The Ogoni Nine are author and playwright Ken Saro-Wiwa, Saturday Dobee, Nordu Eawo, Daniel Gbooko, Paul Levera, Felix Nuate, Baribor Bera, Barinem Kiobel and John Kpuine, They were executed  on November 10, 1995.

Buhari gave the hint when he had an audience with some leaders and people of Ogoni land at the State House, according to a statement by Special Adviser to the President on Media and Publicity, Femi Adesina.

According to the President Buhari, despite the gravity of the circumstances, the Federal Government will consider the request to grant them pardon and bring closure to the case.

He said: “Furthermore, we are committed to ensuring clemency and national integration as part of this administration’s bid to lay the foundation for genuine reconciliation and bring closure to the issues of Ogoni Land.

“The unfortunate incidents of the early 1990s leading to the loss of lives of distinguished sons of Ogoni land and the collateral judicial processes are indelible in our memories.

“Despite the grievous circumstances, the Federal Government will consider the request for the grant of pardon to finally close the Ogoni saga,’’

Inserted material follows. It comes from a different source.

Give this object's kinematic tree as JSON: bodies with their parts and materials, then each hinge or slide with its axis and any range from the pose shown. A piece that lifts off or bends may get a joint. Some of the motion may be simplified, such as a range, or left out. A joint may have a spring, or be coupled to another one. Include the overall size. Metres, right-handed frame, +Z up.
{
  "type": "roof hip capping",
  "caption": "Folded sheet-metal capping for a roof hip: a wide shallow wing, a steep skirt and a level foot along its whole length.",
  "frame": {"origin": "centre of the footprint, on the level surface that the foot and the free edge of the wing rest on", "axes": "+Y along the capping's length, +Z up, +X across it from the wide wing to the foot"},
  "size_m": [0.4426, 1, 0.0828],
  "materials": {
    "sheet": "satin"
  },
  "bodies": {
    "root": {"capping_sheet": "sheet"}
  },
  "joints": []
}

President Buhari urged the Ogoni leaders to sensitize indigenes on value of protecting national assets like pipelines and other oil installations, saying willful damages usually create more havoc on their environment and hamper development in the area.

He also noted that the Federal Government is committed to the cleaning up of Ogoni land so that indigenes can regain their lives, return to farms and reactivate economic activities.

“You will need to educate the people of Ogoni land and the region more, that when pipelines are broken, the damage is more to the immediate environment and the people. The majority farmers and fishermen struggle because the fishes now move to the deep sea,’’ he said.

The President observed that bad industry practices coupled with security challenges had resulted in massive spills with attendant environmental degradation of Ogoni, leading to agitations and strife.

He said the government would bring to a close all pending issues on sons of Ogoni land.